Indexing is vital in data science for efficient data retrieval, manipulation, and analysis. 

There are three main ways of indexing pandas dataframes:
1. Label-based
2. Integer-based 
3. Boolean-based

## Label-based

It is using the indexing operator `[]`, `loc` indexer. You can also use the `.` attribute operator and the `at` indexer however, the first two are the most common.

## 1. Retrieve the hosts of the World Cup as a pandas Series

In [None]:
world_cup_hosts = fifa_data['HOST']
world_cup_hosts

Note: You can also retrieve pandas `Series` as a standalone `DataFrame by using the brackets twice.

In [None]:
world_cup_hosts_df = fifa_data[['HOST']]
world_cup_hosts_df

In [None]:
print(type(world_cup_hosts))
print(type(world_cup_hosts_df))

## 2. Retrieve data for the World Cups held after 1970.

In [None]:
world_cup_after_1970 = fifa_data.loc[fifa_data['YEAR'] > 1970]
world_cup_after_1970

Note: You can also use `loc` to query multiple rows and columns.

It is in the format: `.loc[rows, cols]`

In [None]:
# Retrieve all rows with the corresponding year and the top three winners.

world_cup_winners = fifa_data.loc[:, ['YEAR', 'CHAMPION', 'RUNNER UP', 'THIRD PLACE']]
world_cup_winners 

## Position-based

It is using the indexing operator `[]`, `iloc` indexer.

## 1. Retrieve data for the first World Cup entry.

In [None]:
first_entry = fifa_data.iloc[0]
first_entry

Note: You can also use `iloc` to query multiple rows and columns.
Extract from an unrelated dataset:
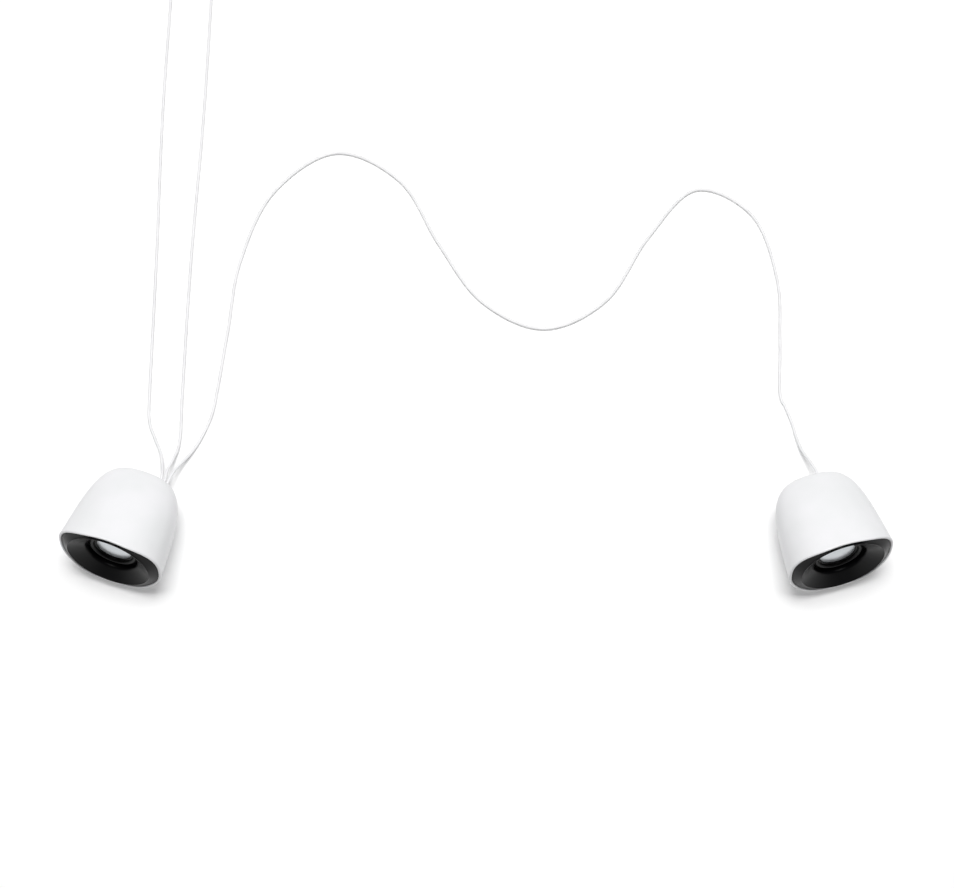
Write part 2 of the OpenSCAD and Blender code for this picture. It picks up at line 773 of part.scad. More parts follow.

It is in the format: `.iloc[rows, cols]`

In [None]:
# Retrieve all rows with the corresponding year and the top three winners.

world_cup_winners = fifa_data.iloc[:, [0, 2, 3, 4]]
world_cup_winners 

## 2. Retrieve data for the first 5 World Cup Entries.

In [None]:
last_entry = fifa_data[:5]
last_entry

Note: The `[]` operator does not work for querying one row. You're better off using `.iloc` for that.